Day 57: Burton-upon-Trent – Trent and Mersey Canal – (Alrewas – Fradley Junction) – Coventry Canal – (Whittington – Hopwas)

18.7 miles – turbulent clouds which might have gone either way, but finally did the decent thing, and resolved into middle-age grey with a little mothball sunshine

Burton Market Square

Burton is, above all else, a brewing town, and I felt I couldn’t leave without popping into the National Brewing Centre. It’s a little bit thin if you’re already familiar with the brewing process, but they have a few very nice old artifacts; my favorite was the Burton Union System double set, which had been donated by Bass

A Burton Union double set. Beer ferments in the barrels. As fermentation proceeds, yeast and trub are forced up the swan-necked pipes into the trough above and the beer clears. When fermentation is complete, the bright beer is racked off and the good yeast at the bottom of the trough is let into the barrels through pipes, ready for the next fermentation and the trub and dead yeast are discarded. Simple. Elegant.

I left Burton to the warm, rich smell of Marston’s mash tuns. I spent the rest of the day walking on canal tow paths. It’s amazing how quickly muscles get used to the easy life, and after two days of total idling I never felt really comfortable.

A comforting sight: Marston’s Brewery, Burton-upon-Trent

Although I haven’t spent much time on narrowboats, I quickly learnt to tell the difference between the hire boats and the permanent homes. The sleek, shiny craft with modern fittings and nothing on the roofs but a life ring were tourists’ boats, whilst the rusty ones with peeling paint and as many things strapped to or piled on their roofs as possible: logs, bicycles, chairs, trolleys, planks, dinghies, gas canisters, washing lines, solar panels, even children’s toys (but not necessarily a life ring at all) were all their owners’ residences.

And the owners usually looked like their craft. The tatty boats with holes in the sides, patched up with duct tape, and with a higgledy-piggledy pile of rusty tools to mend them were owned by scallywags, determined to keep beneath the radar, whilst the ones with pretty roof gardens were the homes of aging hippies and those in search of a slower pace of life.
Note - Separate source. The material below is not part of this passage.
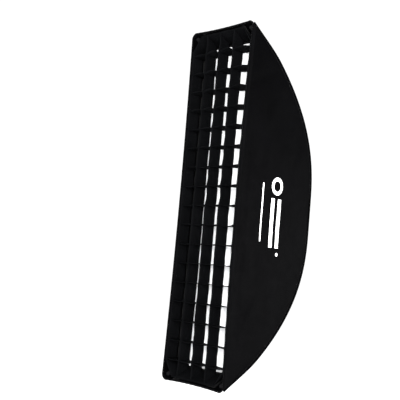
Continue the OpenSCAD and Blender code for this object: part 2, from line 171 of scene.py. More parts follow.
def end_level(z, u, d):
    """A point of the top end panel at height z, d inside its outer face."""
    rc, e, s, y = corner_at(z), end_angle(z), abs(u), back_y(z)
    k = smooth(rc / CORNER_R)
    reach = side_x(z - rc, y) - rc - (FABRIC_T + SEAM_GAP) * (1 - k * k)
    straight, a = bend_of(u)
    round_x = straight * reach + rc * math.sin(a)
    plain_x = s * (reach + rc * math.sin(math.radians(ARC_DEG)))
    x = plain_x + (round_x - plain_x) * k
    turn = a * k
    return Vector((
        math.copysign(x - d * math.sin(turn), u),
        y - d * math.cos(e) * math.cos(turn),
        z - rc * (1 - math.cos(a)) - end_dip(x, z) - d * math.sin(e) * math.cos(turn),
    ))


def end_start(u, r=COLLAR_CLEAR_R):
    """Height at which an end panel starts, on the circle of radius r round the ring."""
    return math.sqrt(max(0.0, r * r - (u * (BACK_HALF_W - FABRIC_T - SEAM_GAP)) ** 2))


# ---- wrinkles ----


def fbm(x, y, seed, octaves=3):
    """Smooth noise of about -1 to 1 over a plane."""
    total, size = 0.0, 1.0
    for k in range(octaves):
        total += size * noise.noise(Vector((x * 2 ** k, y * 2 ** k, seed + 7.3 * k)))
        size *= 0.5
    return total


def crease(y, z, y0, z0, tilt_deg, length, width):
    """Height, 0 to 1, of a soft straight fold through (y0, z0)."""
    c, s = math.cos(math.radians(tilt_deg)), math.sin(math.radians(tilt_deg))
    along = (y - y0) * c + (z - z0) * s
    across = -(y - y0) * s + (z - z0) * c
    across += 0.004 * noise.noise(Vector((along * 18, y0 * 40, z0 * 40)))
    return math.exp(-(across / width) ** 2) * math.exp(-(along / length) ** 4)


# Soft folds in a side panel: depth, height, tilt, half length, half width, height of the fold
SIDE_FOLDS = [
    (-0.262, -0.262, 38, 0.060, 0.0130, -0.0022),
    (-0.245, -0.290, 52, 0.050, 0.0110, 0.0016),
    (-0.120, -0.300, 62, 0.070, 0.0180, -0.0014),
    (-0.230, 0.330, 28, 0.090, 0.0140, -0.0014),
    (-0.190, 0.255, 64, 0.080, 0.0170, 0.0011),
    (-0.090, 0.120, 75, 0.110, 0.0220, -0.0011),
    (-0.276, 0.060, 90, 0.170, 0.0070, -0.0008),
    (-0.262, -0.080, 90, 0.150, 0.0080, 0.0007),
    (-0.060, -0.060, 80, 0.060, 0.0140, 0.0008),
]


def side_wrinkle(y, z, seed):
    """How far a side panel's cloth stands out of its plain shape."""
    to_seam = max(0.0, seam_z(y) - abs(z))
    to_front = y - FRONT_Y
    edge = smooth(min(to_seam * 0.8, to_front) / 0.030)
    broad = 0.0022 * fbm(y * 7, z * 4.5, seed)
    pull = 0.0007 * fbm(y * 16, z * 45, seed + 3, 2) * math.exp(-to_front / 0.09)
    folds = sum(h * crease(y, z, y0, z0, t, l, w) for y0, z0, t, l, w, h in SIDE_FOLDS)
    pucker = 0.00045 * math.sin(z * 2 * math.pi / 0.017 + 3 * noise.noise(Vector((z * 30, seed, 0))))
    near_edge = math.exp(-min(to_seam, to_front) / 0.011) * smooth(min(to_seam, to_front) / 0.004)
    return edge * (broad + pull + folds) + pucker * near_edge


def end_wrinkle(x, z, seed):
    """How far an end panel's cloth stands out of its plain shape."""
    to_seam = max(0.0, side_x(z, back_y(z)) - abs(x))
    to_collar = max(0.0, math.hypot(x, z) - COLLAR_CLEAR_R) if rise(z) < 0.4 else 0.1
    edge = smooth(to_seam / 0.020) * smooth(to_collar / 0.010)
    broad = 0.0022 * fbm(x * 9, z * 6, seed)
    cross = 0.0009 * fbm(x * 5, z * 34, seed + 5, 2)
    angle = math.atan2(z, x)
    gather = 0.0009 * math.sin(angle * 46 + 2 * noise.noise(Vector((angle * 6, seed, 0))))
    pucker = 0.0005 * math.sin(z * 2 * math.pi / 0.016 + 3 * noise.noise(Vector((z * 28, seed, 2))))
    return (edge * (broad + cross)
            + gather * math.exp(-to_collar / 0.016) * smooth(to_seam / 0.012)
            + pucker * math.exp(-to_seam / 0.010) * smooth(to_seam / 0.004))


# ---- mesh helpers ----


def face_outwards(mesh):
    """Turns the faces of closed shapes so that they all look outwards."""
    work = bmesh.new()
    work.from_mesh(mesh)
    bmesh.ops.recalc_face_normals(work, faces=work.faces)
    work.to_mesh(mesh)
    work.free()


def add_piece(name, points, faces, body, material, uvs=None, closed=False):
    """A mesh piece that rides on a body, with one material and, if given, one UV place for each point."""
    mesh = bpy.data.meshes.new(name)
    mesh.from_pydata([tuple(p) for p in points], [], faces)
    mesh.validate()
    if closed:
        face_outwards(mesh)
    mesh.materials.append(material)
    if uvs is not None:
        layer = mesh.uv_layers.new(name="cloth")
        for loop in mesh.loops:
            layer.data[loop.index].uv = uvs[loop.vertex_index]
    mesh.polygons.foreach_set("use_smooth", [True] * len(mesh.polygons))
    piece = bpy.data.objects.new(name, mesh)
    bpy.context.scene.collection.objects.link(piece)
    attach(piece, body)
    return piece


def grid_faces(rows, cols, flip=False, close_rows=False, close_cols=False):
    """Quads over a grid of (rows + 1) by (cols + 1) points, or that wrap round in either direction."""
    wide = cols if close_cols else cols + 1
    tall = rows if close_rows else rows + 1
    faces = []
    for i in range(rows):
        for j in range(cols):
            a, b = i * wide + j, i * wide + (j + 1) % wide
            c, d = ((i + 1) % tall) * wide + (j + 1) % wide, ((i + 1) % tall) * wide + j
            faces.append((d, c, b, a) if flip else (a, b, c, d))
    return faces


def thicken(piece, thickness):
    """Gives a single sheet of cloth its thickness, inwards from its normals."""
    solid = piece.modifiers.new("cloth", "SOLIDIFY")
    solid.thickness = thickness
    solid.offset = -1
    return piece


def cloth_sheet(name, rows, cols, point, uv, body, material, thickness, flip=False):
    """A sheet of cloth over (t, u), each from 0 to 1."""
    places = [(i / rows, j / cols) for i in range(rows + 1) for j in range(cols + 1)]
    points, uvs = [point(t, u) for t, u in places], [uv(t, u) for t, u in places]
    piece = add_piece(name, points, grid_faces(rows, cols, flip), body, material, uvs)
    return thicken(piece, thickness)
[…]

I think I could enjoy living on a narrowboat.

Trent and Mersey Canal
The Yorkshire Lass enters a lock.
Trent and Mersey Canal – Bridge 42 with bridge 43 behind it.
This delightful couple, who live on and work from their narrowboat allowed me to photograph it and them and share it with you. Note the fabulous roof garden!
River Trent to the right, Trent and Mersey canal to the left.
Poppies in the corn field.
Two swans guard their cygnet.
The Swan Inn at Fradley Junction.
Coventry Canal
Coventry Canal – an ingenious way of getting more things board.
Coventry Canal
Alrewas – it seems to be fashionable to have a new home with a canal frontage; views like this are common either side of Birmingham.
Best roof garden?
Souvenir of Burton with my supper – the original IPA.

Comments (2):

  1. Cecy Kemp

    23 July 2022 at 14:44

    I love the idea of living on a narrow boat but as Russ frequently points out I wouldn’t fit my books in it.

    • Toby

      26 July 2022 at 10:49

      I can’t even fit my books into my home. Half of them are in the loft. Books are the hardest thing to part with, even if you know you’ll never read them again.